In particular, Beasley's letter contains the assertions that N.W. asked Beasley for a ride home from the dance, and that Beasley answered, "I'm drinking[,] so I'm walking." But at Kenworthy's trial, both Beasley and N.W. testified that they walked together to the dance from Beasley's house. This testimony suggests that N.W. would not have asked Beasley for a ride home (because she knew that Beasley had not brought a vehicle to the dance), and it also suggests that Beasley's decision to walk home was likewise based on the fact that he had not brought a vehicle (rather than on the fact that he had been drinking). These inferences are also supported by a statement that Beasley made toward the end of his letter: "I hadn't been laid in a few months, and if I had a ride, [N.W.] would have been easy." (Emphasis added)

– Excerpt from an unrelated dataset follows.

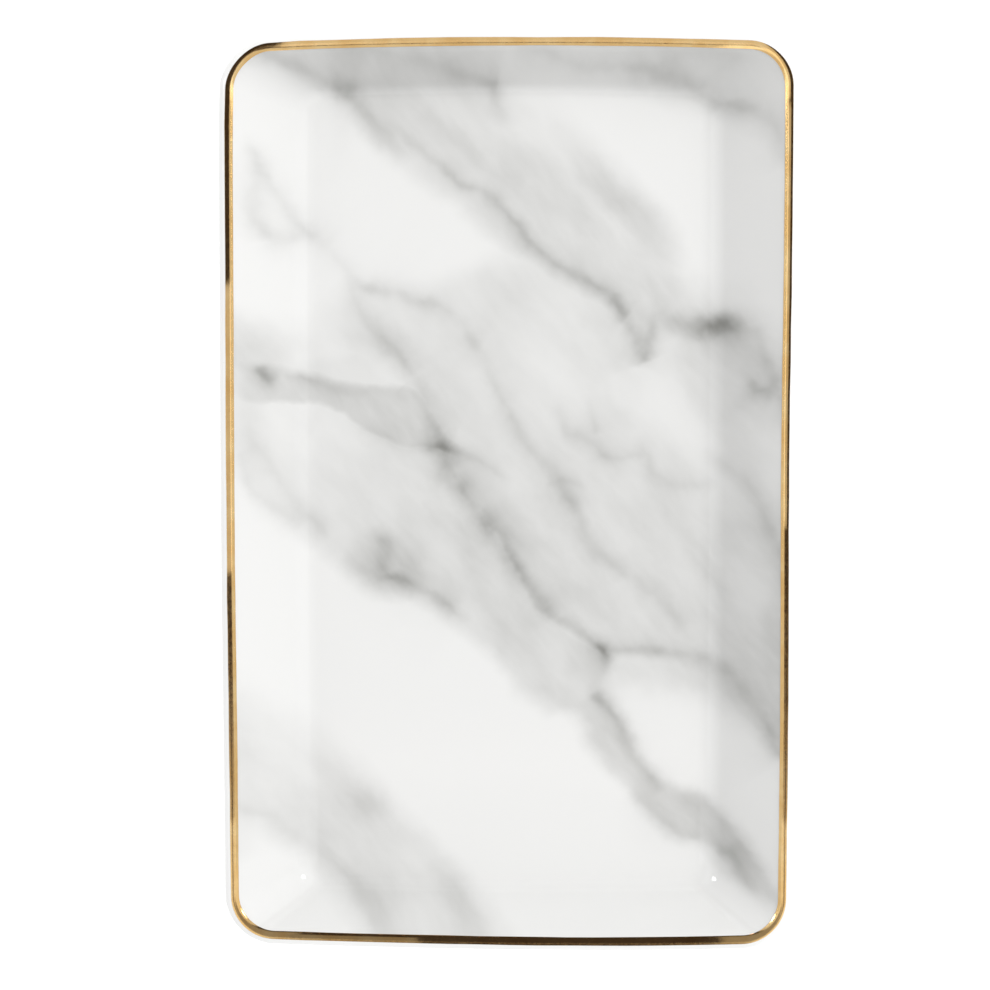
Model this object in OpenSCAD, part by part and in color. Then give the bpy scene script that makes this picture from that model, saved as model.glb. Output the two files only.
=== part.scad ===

For these reasons, even if the law allowed an inference to be drawn from Beasley's assertion of the privilege against self-incrimination, it would be mere speculation to draw that inference in favor of Kenworthy. Conclusion
In Dunbar, the supreme court declared that it was "[o]f controlling significance" that the two recanting witnesses each invoked the privilege against self-incrimination when they were called to the stand at the post-trial evidentiary hearing — and that these witnesses therefore gave no evidence regarding their trial testimony (nor any evidence concerning the content of their post-trial affidavits in which they recanted that testimony). Dunbar, 555 P.2d at 550.
The situation is the same in Kenworthy's case. For the reasons explained here, Kenworthy offered no admissible evidence to support his motion for a new trial. As Judge Esch wrote in his decision, when Beasley was called to the stand at the evidentiary hearing, Beasley "failed to [either] affirm or repudiate [his] trial testimony", and thus, "no evidence [was] produced [to] indicate that a new trial would likely produce an acquittal."
The judgement of the superior court is AFFIRMED.